Copy out all the records exactly.

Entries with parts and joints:
<<<<
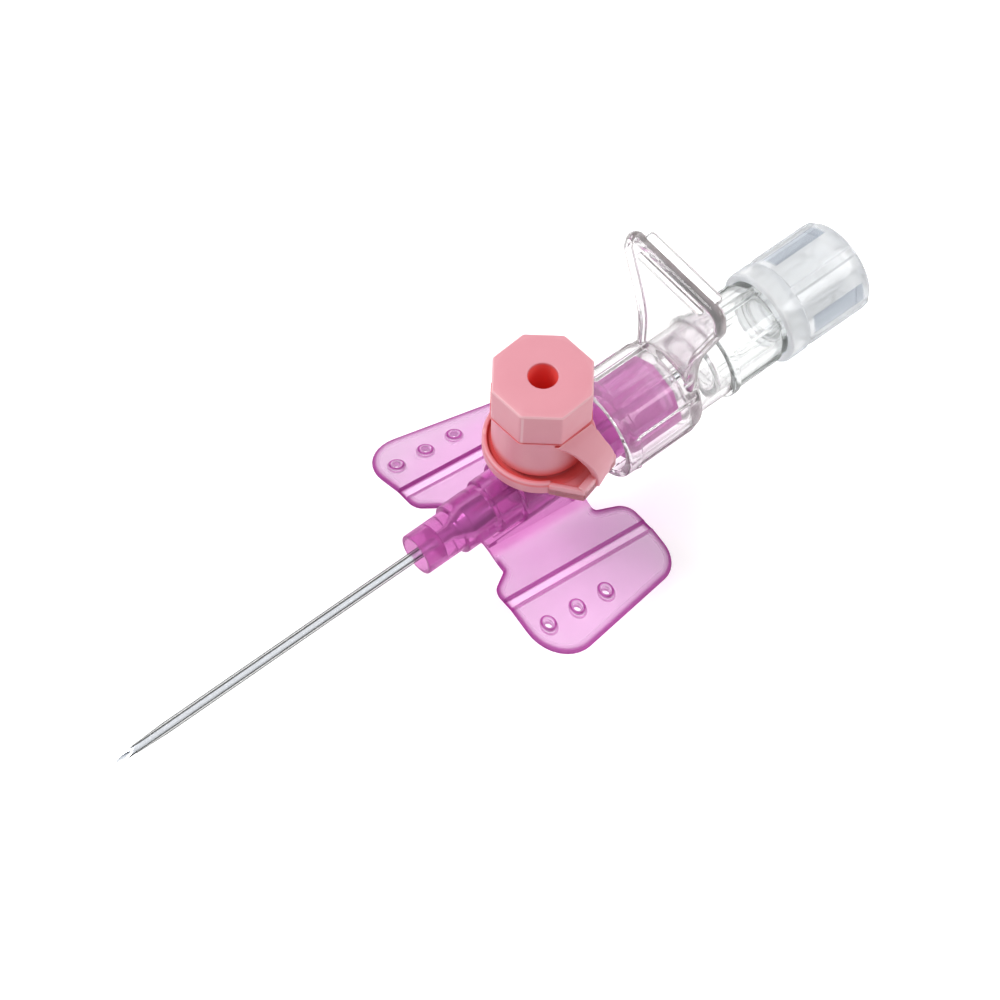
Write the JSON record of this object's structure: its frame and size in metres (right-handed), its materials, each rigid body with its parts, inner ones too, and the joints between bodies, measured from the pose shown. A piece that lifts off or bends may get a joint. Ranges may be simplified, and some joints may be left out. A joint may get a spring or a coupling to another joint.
{
  "type": "iv cannula",
  "caption": "Winged venous cannula with an injection port, flip-open port cap, steel needle in a clear handle with finger plate, flash chamber and vented rear cap.",
  "frame": {"origin": "centre of the catheter hub's front face, where the protective sheath slides on", "axes": "+X along the cannula axis from the needle tip to the rear cap, +Z along the injection port, +Y towards the left wing seen from the user's side"},
  "size_m": [0.0902, 0.0304, 0.0278],
  "materials": {
    "pink_plastic": "translucent pink moulding",
    "catheter_plastic": "clear soft tube",
    "cap_plastic": "satin salmon",
    "clear_plastic": "clear moulding",
    "chamber_plastic": "clear moulding, faint green",
    "frosted_plastic": "frosted translucent white",
    "steel": "ground stainless steel",
    "silicone": "translucent silicone",
    "filter_material": "porous white"
  },
  "bodies": {
    "catheter": {"catheter_hub": "pink_plastic", "catheter_tube": "catheter_plastic", "catheter_wedge": "steel", "port_valve": "silicone"},
    "strap_ring": {"cap_ring": "cap_plastic", "cap_strap": "cap_plastic"},
    "cap": {"port_cap": "cap_plastic"},
    "needle": {"needle_tube": "steel", "needle_hub": "clear_plastic", "flash_chamber": "chamber_plastic"},
    "rear_cap": {"luer_stopper": "frosted_plastic", "vent_filter": "filter_material"}
  },
  "joints": [
    {"name": "needle_withdraw", "type": "slide", "parent": "catheter", "child": "needle", "axis": [1, 0, 0], "range_m": [0, 0.07]},
    {"name": "rear_cap_pull", "type": "slide", "parent": "needle", "child": "rear_cap", "axis": [1, 0, 0], "range_m": [0, 0.015]},
    {"name": "cap_ring_turn", "type": "hinge", "parent": "catheter", "child": "strap_ring", "pos_m": [0.0151, 0, 0.0053], "axis": [0, 0, 1], "range_deg": [-110, 20]},
    {"name": "port_cap_open", "type": "hinge", "parent": "strap_ring", "child": "cap", "pos_m": [0.01677, -0.0067, 0.0061], "axis": [0.9703, 0.2419, 0], "range_deg": [0, 110], "deforming": ["cap_strap"]}
  ]
}
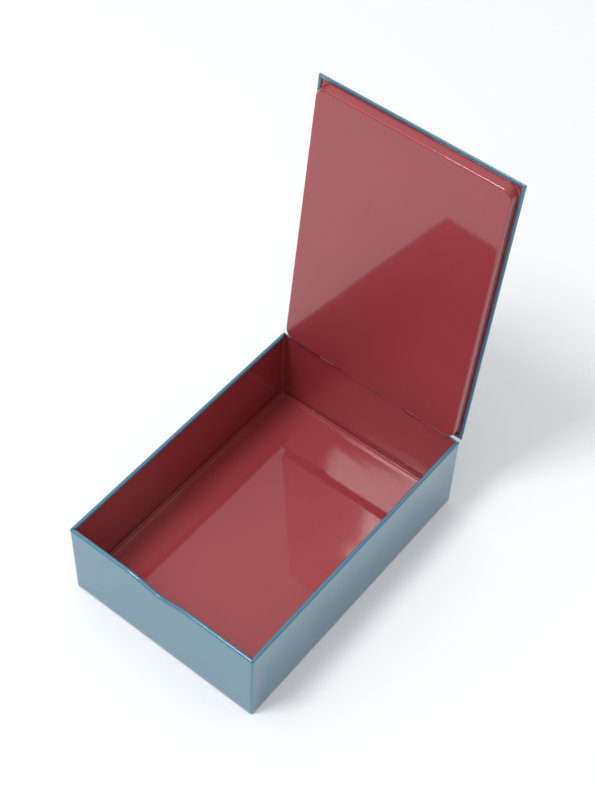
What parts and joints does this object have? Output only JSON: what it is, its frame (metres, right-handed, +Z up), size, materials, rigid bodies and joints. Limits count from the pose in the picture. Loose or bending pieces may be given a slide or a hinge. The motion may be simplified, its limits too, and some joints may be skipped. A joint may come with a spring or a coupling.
{
  "type": "hinged tin box",
  "caption": "Shallow rectangular tin box with a rolled rim that dips at the front for a finger, and a flat hinged lid whose raised inner panel drops into the mouth.",
  "frame": {"origin": "middle of the underside of the bottom plate", "axes": "+X to the right of the box, +Y from the dipped front wall towards the hinges, +Z up"},
  "size_m": [0.1, 0.1608, 0.1874],
  "materials": {
    "blue_lacquer": "glossy metallic grey-blue lacquer on tinplate, outside of box and lid",
    "red_lacquer": "glossy crimson lacquer on tinplate, inside of box and lid",
    "steel_wire": "bare drawn steel wire"
  },
  "bodies": {
    "box": {"box_wall": "blue_lacquer", "box_bottom": "red_lacquer", "hinge_pin_left": "steel_wire", "hinge_pin_right": "steel_wire"},
    "lid": {"lid_skin": "blue_lacquer", "lid_panel": "red_lacquer"}
  },
  "joints": [
    {"name": "lid_hinge", "type": "hinge", "parent": "box", "child": "lid", "pos_m": [0, 0.0724, 0.0437], "axis": [1, 0, 0], "range_deg": [0, 96]}
  ]
}
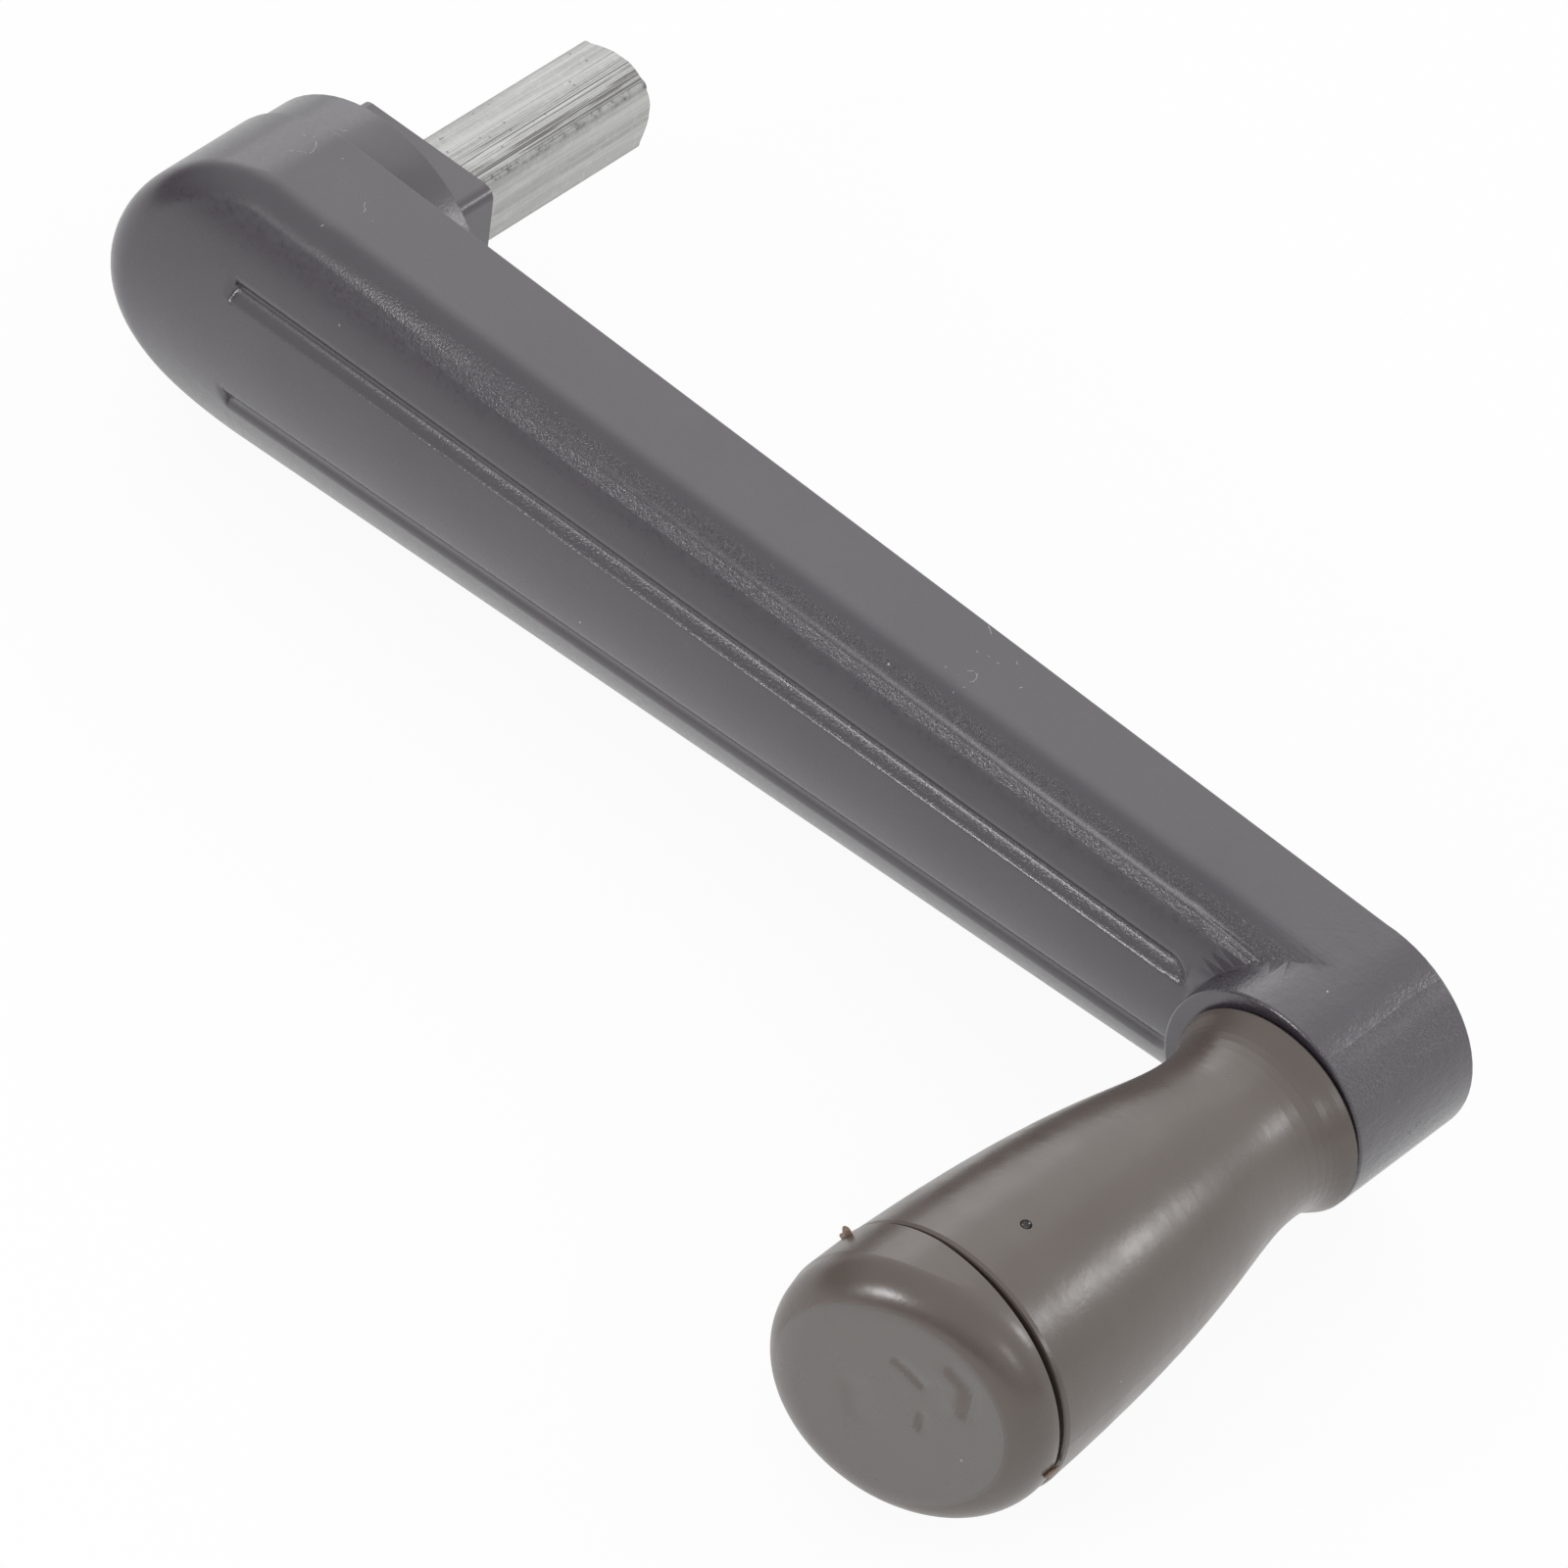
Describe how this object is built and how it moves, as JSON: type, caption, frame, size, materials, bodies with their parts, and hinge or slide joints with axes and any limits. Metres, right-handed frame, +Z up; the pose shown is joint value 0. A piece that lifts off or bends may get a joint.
>>>>
Output for this exercise:
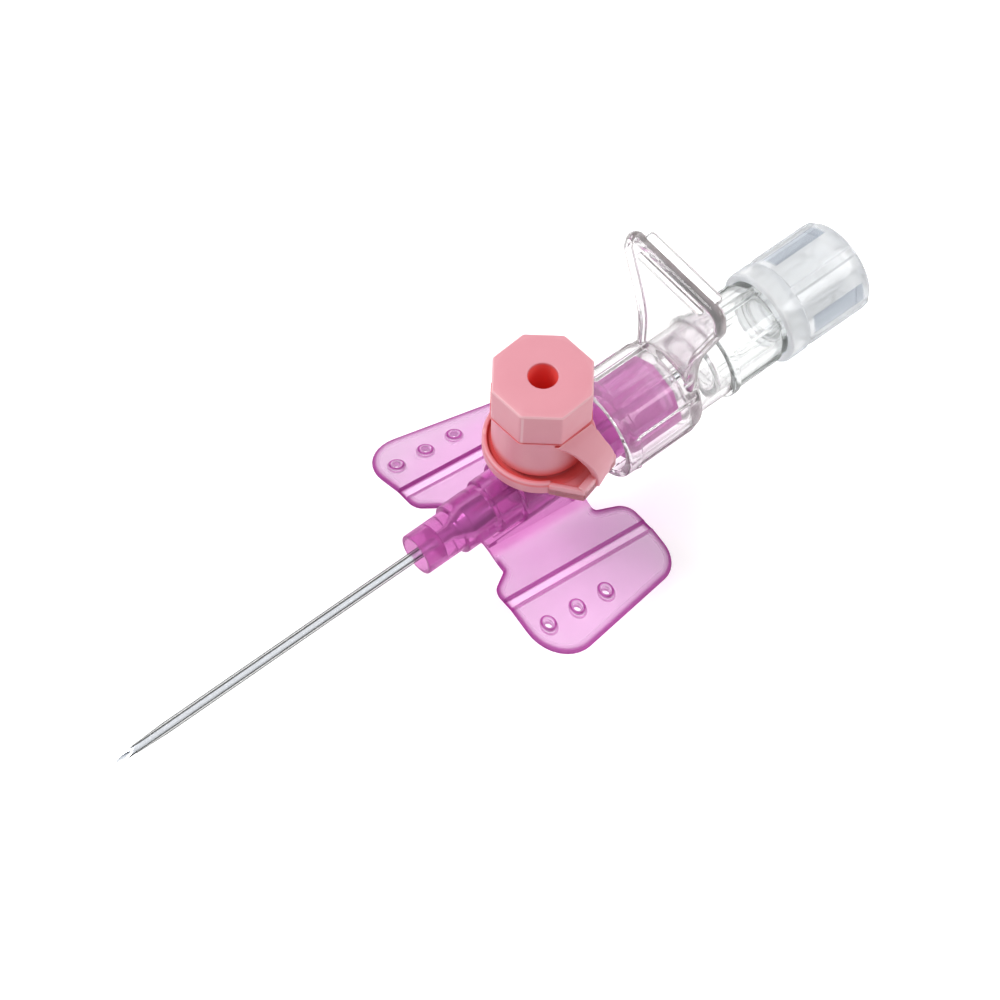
Write the JSON record of this object's structure: its frame and size in metres (right-handed), its materials, each rigid body with its parts, inner ones too, and the joints between bodies, measured from the pose shown. A piece that lifts off or bends may get a joint. Ranges may be simplified, and some joints may be left out. A joint may get a spring or a coupling to another joint.
{
  "type": "iv cannula",
  "caption": "Winged venous cannula with an injection port, flip-open port cap, steel needle in a clear handle with finger plate, flash chamber and vented rear cap.",
  "frame": {"origin": "centre of the catheter hub's front face, where the protective sheath slides on", "axes": "+X along the cannula axis from the needle tip to the rear cap, +Z along the injection port, +Y towards the left wing seen from the user's side"},
  "size_m": [0.0902, 0.0304, 0.0278],
  "materials": {
    "pink_plastic": "translucent pink moulding",
    "catheter_plastic": "clear soft tube",
    "cap_plastic": "satin salmon",
    "clear_plastic": "clear moulding",
    "chamber_plastic": "clear moulding, faint green",
    "frosted_plastic": "frosted translucent white",
    "steel": "ground stainless steel",
    "silicone": "translucent silicone",
    "filter_material": "porous white"
  },
  "bodies": {
    "catheter": {"catheter_hub": "pink_plastic", "catheter_tube": "catheter_plastic", "catheter_wedge": "steel", "port_valve": "silicone"},
    "strap_ring": {"cap_ring": "cap_plastic", "cap_strap": "cap_plastic"},
    "cap": {"port_cap": "cap_plastic"},
    "needle": {"needle_tube": "steel", "needle_hub": "clear_plastic", "flash_chamber": "chamber_plastic"},
    "rear_cap": {"luer_stopper": "frosted_plastic", "vent_filter": "filter_material"}
  },
  "joints": [
    {"name": "needle_withdraw", "type": "slide", "parent": "catheter", "child": "needle", "axis": [1, 0, 0], "range_m": [0, 0.07]},
    {"name": "rear_cap_pull", "type": "slide", "parent": "needle", "child": "rear_cap", "axis": [1, 0, 0], "range_m": [0, 0.015]},
    {"name": "cap_ring_turn", "type": "hinge", "parent": "catheter", "child": "strap_ring", "pos_m": [0.0151, 0, 0.0053], "axis": [0, 0, 1], "range_deg": [-110, 20]},
    {"name": "port_cap_open", "type": "hinge", "parent": "strap_ring", "child": "cap", "pos_m": [0.01677, -0.0067, 0.0061], "axis": [0.9703, 0.2419, 0], "range_deg": [0, 110], "deforming": ["cap_strap"]}
  ]
}
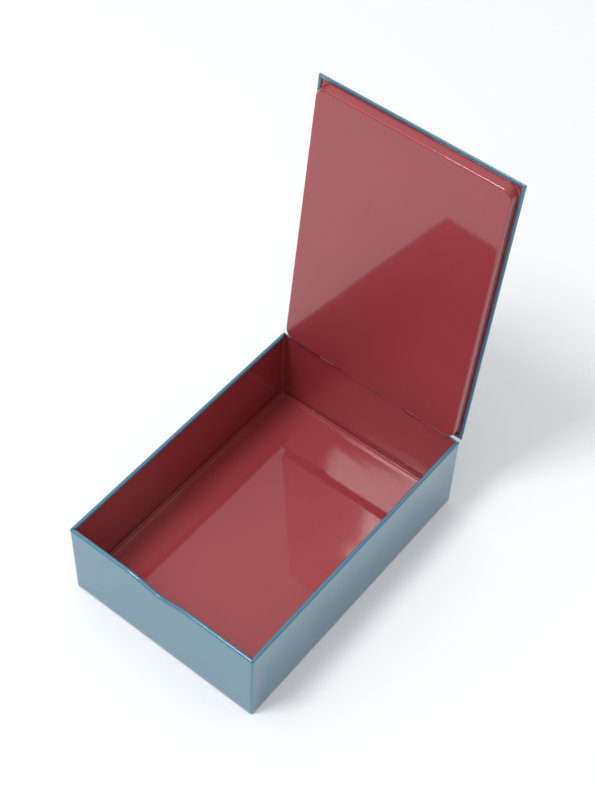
What parts and joints does this object have? Output only JSON: what it is, its frame (metres, right-handed, +Z up), size, materials, rigid bodies and joints. Limits count from the pose in the picture. Loose or bending pieces may be given a slide or a hinge. The motion may be simplified, its limits too, and some joints may be skipped. A joint may come with a spring or a coupling.
{
  "type": "hinged tin box",
  "caption": "Shallow rectangular tin box with a rolled rim that dips at the front for a finger, and a flat hinged lid whose raised inner panel drops into the mouth.",
  "frame": {"origin": "middle of the underside of the bottom plate", "axes": "+X to the right of the box, +Y from the dipped front wall towards the hinges, +Z up"},
  "size_m": [0.1, 0.1608, 0.1874],
  "materials": {
    "blue_lacquer": "glossy metallic grey-blue lacquer on tinplate, outside of box and lid",
    "red_lacquer": "glossy crimson lacquer on tinplate, inside of box and lid",
    "steel_wire": "bare drawn steel wire"
  },
  "bodies": {
    "box": {"box_wall": "blue_lacquer", "box_bottom": "red_lacquer", "hinge_pin_left": "steel_wire", "hinge_pin_right": "steel_wire"},
    "lid": {"lid_skin": "blue_lacquer", "lid_panel": "red_lacquer"}
  },
  "joints": [
    {"name": "lid_hinge", "type": "hinge", "parent": "box", "child": "lid", "pos_m": [0, 0.0724, 0.0437], "axis": [1, 0, 0], "range_deg": [0, 96]}
  ]
}
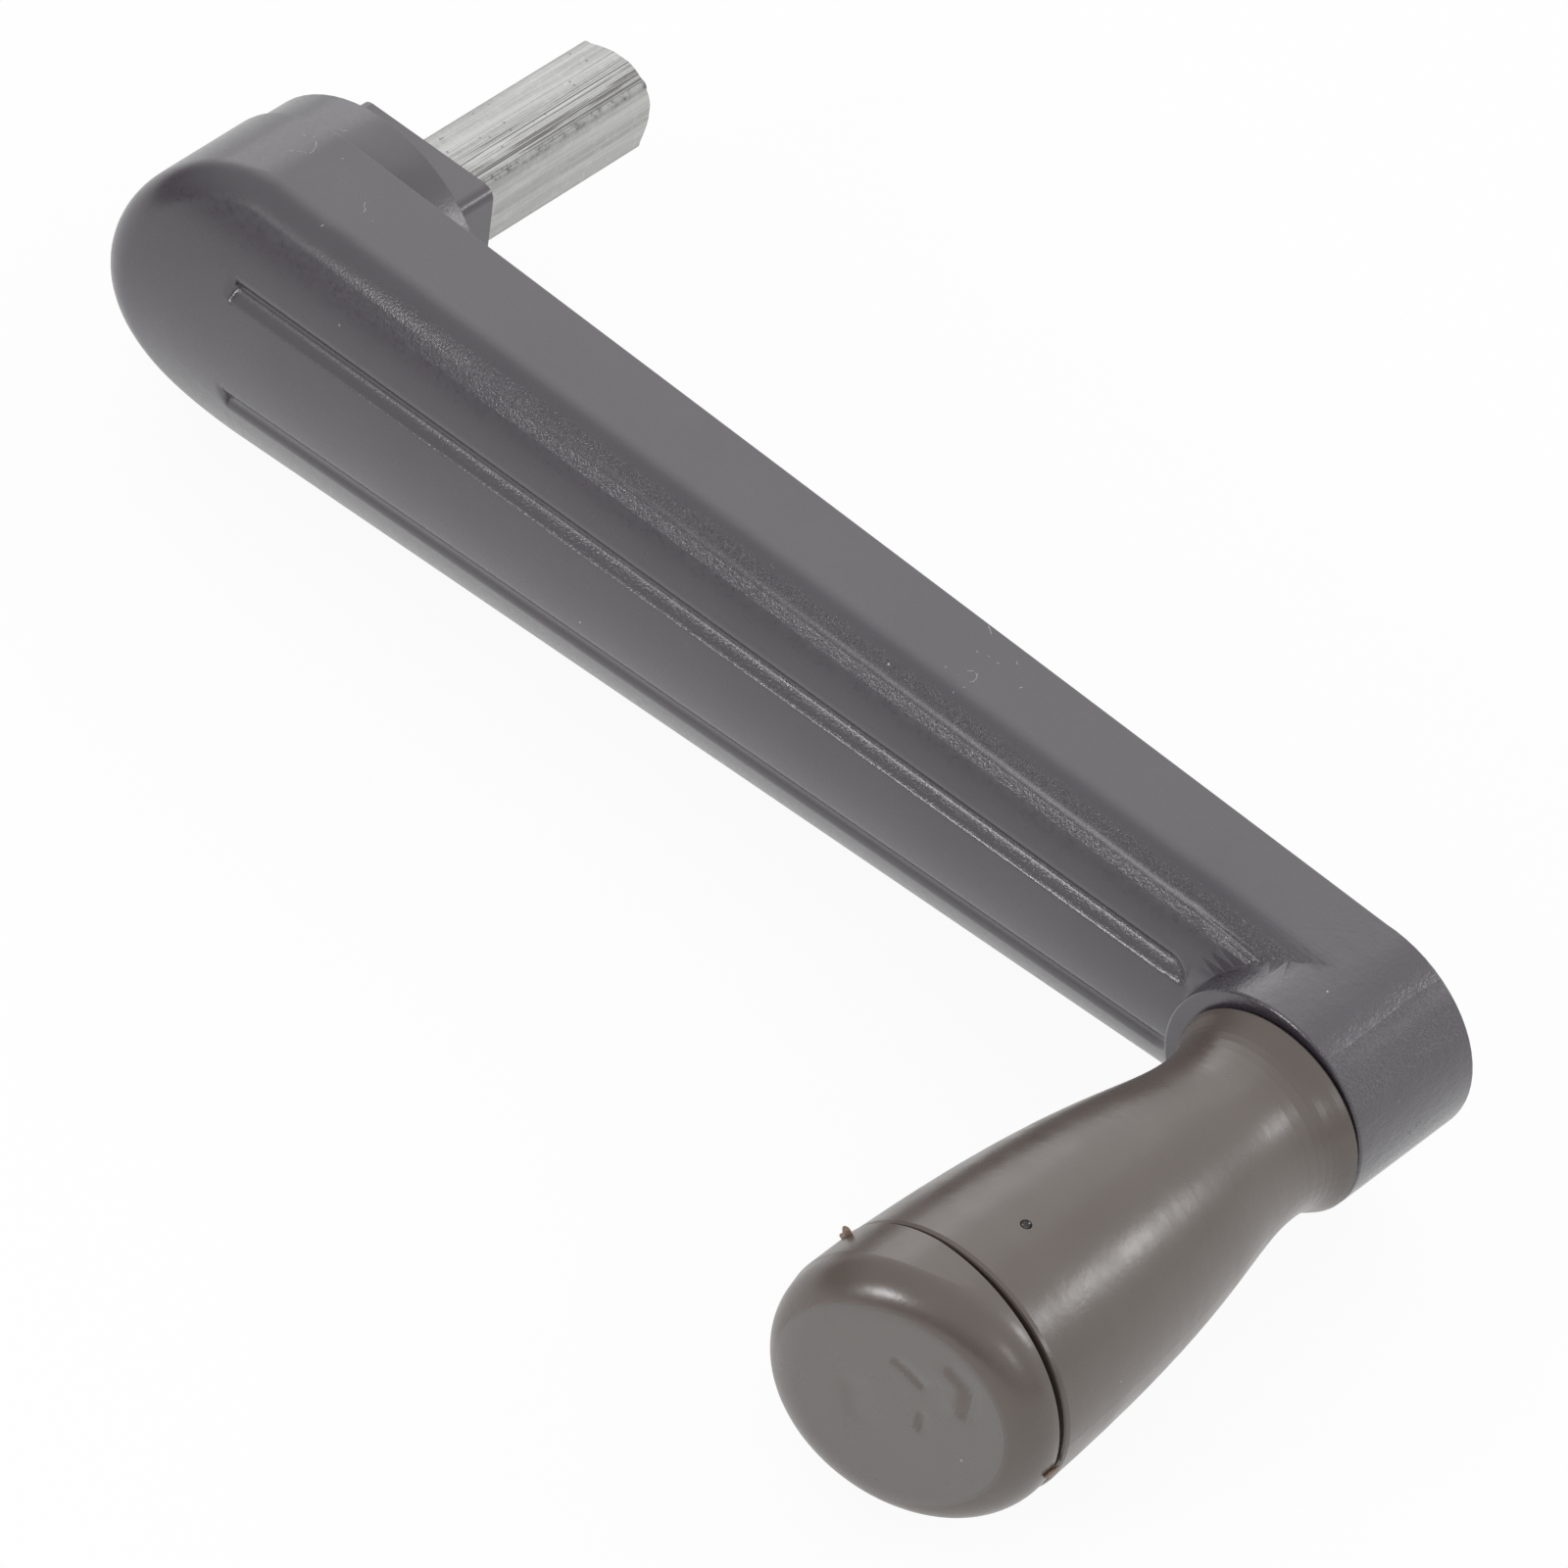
Describe how this object is built and how it moves, as JSON: type, caption, frame, size, materials, bodies with their parts, and hinge or slide joints with axes and any limits. Metres, right-handed frame, +Z up; the pose shown is joint value 0. A piece that lifts off or bends may get a joint.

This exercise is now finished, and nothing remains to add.